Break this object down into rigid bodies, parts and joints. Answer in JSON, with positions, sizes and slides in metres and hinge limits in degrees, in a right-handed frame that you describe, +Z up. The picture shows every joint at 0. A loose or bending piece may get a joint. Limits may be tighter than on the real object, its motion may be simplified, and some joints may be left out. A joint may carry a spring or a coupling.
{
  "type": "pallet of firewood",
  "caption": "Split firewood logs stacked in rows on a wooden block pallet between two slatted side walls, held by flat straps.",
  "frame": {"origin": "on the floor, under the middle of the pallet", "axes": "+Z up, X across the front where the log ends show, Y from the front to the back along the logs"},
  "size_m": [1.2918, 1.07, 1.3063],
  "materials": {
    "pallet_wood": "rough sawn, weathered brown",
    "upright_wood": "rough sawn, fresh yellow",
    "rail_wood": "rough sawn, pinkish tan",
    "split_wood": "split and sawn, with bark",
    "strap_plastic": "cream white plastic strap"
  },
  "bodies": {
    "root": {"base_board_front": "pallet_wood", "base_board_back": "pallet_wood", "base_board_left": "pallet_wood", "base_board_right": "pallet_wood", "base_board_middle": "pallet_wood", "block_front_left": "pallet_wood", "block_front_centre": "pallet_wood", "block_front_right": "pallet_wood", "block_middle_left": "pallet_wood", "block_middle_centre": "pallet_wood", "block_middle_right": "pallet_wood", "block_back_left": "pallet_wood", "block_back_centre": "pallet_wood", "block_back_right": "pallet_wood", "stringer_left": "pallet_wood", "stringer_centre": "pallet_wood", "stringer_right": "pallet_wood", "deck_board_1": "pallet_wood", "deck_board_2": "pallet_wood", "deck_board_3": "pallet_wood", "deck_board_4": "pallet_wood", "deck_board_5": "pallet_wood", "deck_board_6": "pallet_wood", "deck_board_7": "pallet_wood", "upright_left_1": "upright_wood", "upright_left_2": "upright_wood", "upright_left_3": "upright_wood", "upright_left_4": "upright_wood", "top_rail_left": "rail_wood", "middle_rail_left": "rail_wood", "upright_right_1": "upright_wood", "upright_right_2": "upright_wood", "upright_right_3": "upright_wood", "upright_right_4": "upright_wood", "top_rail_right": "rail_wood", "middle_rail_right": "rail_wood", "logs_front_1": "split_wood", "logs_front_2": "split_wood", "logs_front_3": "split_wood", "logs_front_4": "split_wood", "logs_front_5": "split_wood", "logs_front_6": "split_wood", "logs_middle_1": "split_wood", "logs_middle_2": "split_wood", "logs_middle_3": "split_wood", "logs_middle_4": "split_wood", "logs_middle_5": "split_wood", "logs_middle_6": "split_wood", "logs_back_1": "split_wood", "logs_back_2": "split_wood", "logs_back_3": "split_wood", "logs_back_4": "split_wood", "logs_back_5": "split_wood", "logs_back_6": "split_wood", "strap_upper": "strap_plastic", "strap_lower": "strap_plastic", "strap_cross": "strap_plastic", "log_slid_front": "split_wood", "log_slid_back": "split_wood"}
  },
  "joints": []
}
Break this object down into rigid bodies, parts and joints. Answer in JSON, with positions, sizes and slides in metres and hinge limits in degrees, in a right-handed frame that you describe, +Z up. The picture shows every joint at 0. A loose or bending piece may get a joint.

+++

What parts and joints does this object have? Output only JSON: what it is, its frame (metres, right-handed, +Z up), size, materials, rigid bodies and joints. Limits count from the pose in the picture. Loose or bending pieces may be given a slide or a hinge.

+++

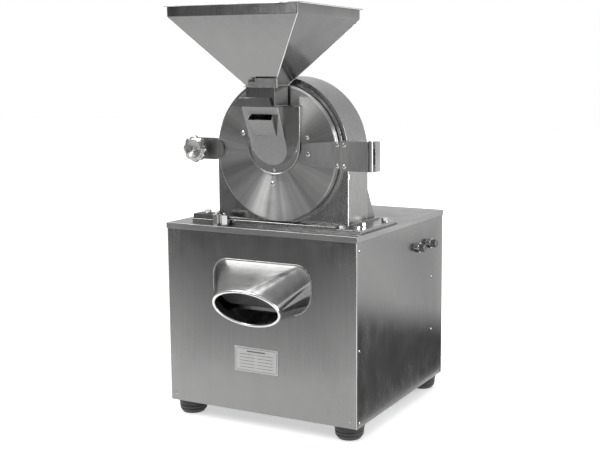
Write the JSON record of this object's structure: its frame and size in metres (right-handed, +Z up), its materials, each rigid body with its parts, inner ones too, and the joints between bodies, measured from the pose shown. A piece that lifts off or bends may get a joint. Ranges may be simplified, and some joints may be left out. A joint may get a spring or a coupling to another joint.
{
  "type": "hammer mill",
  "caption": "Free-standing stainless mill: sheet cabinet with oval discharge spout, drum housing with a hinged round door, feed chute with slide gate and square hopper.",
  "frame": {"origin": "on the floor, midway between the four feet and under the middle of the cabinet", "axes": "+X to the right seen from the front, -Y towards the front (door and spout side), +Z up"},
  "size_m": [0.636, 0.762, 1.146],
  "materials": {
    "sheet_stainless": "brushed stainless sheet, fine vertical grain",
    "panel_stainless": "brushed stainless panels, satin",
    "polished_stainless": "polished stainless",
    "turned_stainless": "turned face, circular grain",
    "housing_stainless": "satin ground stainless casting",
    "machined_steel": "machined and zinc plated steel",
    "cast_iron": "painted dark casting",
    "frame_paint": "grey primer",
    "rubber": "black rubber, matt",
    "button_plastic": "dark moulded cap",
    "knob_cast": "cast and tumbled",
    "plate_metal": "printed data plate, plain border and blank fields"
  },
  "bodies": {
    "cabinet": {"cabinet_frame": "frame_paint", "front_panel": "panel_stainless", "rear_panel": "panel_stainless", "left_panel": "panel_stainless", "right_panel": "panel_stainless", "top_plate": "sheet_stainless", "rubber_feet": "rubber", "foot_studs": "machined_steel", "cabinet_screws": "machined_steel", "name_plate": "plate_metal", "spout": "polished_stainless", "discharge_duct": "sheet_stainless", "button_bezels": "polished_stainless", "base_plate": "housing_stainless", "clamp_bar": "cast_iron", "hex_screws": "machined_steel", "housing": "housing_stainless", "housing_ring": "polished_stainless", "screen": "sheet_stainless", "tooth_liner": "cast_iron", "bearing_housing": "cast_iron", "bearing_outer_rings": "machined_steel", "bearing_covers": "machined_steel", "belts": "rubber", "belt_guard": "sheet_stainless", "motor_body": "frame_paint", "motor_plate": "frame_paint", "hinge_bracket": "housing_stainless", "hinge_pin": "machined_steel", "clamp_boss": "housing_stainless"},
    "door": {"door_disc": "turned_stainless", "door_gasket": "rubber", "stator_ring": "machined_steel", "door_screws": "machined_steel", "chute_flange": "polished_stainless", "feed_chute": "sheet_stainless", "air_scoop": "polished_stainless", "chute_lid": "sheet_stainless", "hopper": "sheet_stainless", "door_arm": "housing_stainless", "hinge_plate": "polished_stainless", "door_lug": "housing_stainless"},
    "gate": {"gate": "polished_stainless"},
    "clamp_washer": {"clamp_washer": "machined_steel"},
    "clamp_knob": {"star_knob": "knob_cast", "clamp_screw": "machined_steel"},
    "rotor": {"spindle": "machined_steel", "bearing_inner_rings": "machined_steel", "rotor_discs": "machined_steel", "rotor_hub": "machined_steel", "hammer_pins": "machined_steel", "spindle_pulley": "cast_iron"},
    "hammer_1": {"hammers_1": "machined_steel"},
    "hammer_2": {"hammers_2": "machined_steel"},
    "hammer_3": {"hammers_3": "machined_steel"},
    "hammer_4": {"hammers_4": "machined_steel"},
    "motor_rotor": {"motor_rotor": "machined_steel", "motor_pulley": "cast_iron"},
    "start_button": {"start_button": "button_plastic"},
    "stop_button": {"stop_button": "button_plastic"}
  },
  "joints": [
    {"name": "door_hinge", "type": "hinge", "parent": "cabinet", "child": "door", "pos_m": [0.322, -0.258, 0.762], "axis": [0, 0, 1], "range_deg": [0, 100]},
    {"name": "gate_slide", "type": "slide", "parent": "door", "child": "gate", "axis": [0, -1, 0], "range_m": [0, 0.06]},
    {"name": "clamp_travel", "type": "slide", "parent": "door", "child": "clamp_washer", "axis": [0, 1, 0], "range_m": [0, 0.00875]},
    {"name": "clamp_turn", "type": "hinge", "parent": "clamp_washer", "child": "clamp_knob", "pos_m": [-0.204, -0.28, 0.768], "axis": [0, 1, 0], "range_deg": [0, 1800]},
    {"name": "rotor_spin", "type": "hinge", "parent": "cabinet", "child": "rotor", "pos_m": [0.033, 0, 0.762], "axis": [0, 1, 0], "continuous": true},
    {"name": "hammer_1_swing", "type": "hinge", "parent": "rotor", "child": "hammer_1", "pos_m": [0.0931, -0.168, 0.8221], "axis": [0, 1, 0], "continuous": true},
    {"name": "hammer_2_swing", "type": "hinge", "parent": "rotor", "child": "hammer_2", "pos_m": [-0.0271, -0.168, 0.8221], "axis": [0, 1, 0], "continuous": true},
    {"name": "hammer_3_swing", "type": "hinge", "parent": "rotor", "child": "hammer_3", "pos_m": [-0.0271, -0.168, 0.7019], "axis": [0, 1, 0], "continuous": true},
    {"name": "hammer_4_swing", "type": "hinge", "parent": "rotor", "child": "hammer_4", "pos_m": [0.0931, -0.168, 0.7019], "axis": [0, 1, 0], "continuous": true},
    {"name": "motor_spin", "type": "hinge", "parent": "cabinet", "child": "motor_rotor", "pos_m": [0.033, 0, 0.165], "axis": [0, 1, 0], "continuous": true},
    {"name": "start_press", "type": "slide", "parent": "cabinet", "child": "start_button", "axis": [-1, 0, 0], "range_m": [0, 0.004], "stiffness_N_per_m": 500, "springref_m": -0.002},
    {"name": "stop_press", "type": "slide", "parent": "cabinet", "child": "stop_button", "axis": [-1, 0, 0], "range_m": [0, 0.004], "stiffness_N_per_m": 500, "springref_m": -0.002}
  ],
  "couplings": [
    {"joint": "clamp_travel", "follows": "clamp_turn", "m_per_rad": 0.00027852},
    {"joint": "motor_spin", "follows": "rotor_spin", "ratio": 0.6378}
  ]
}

+++

Using the material above, work out how many lines contain the string "materials". Give that number alone.

**REPLY TO THE EXERCISE:** 4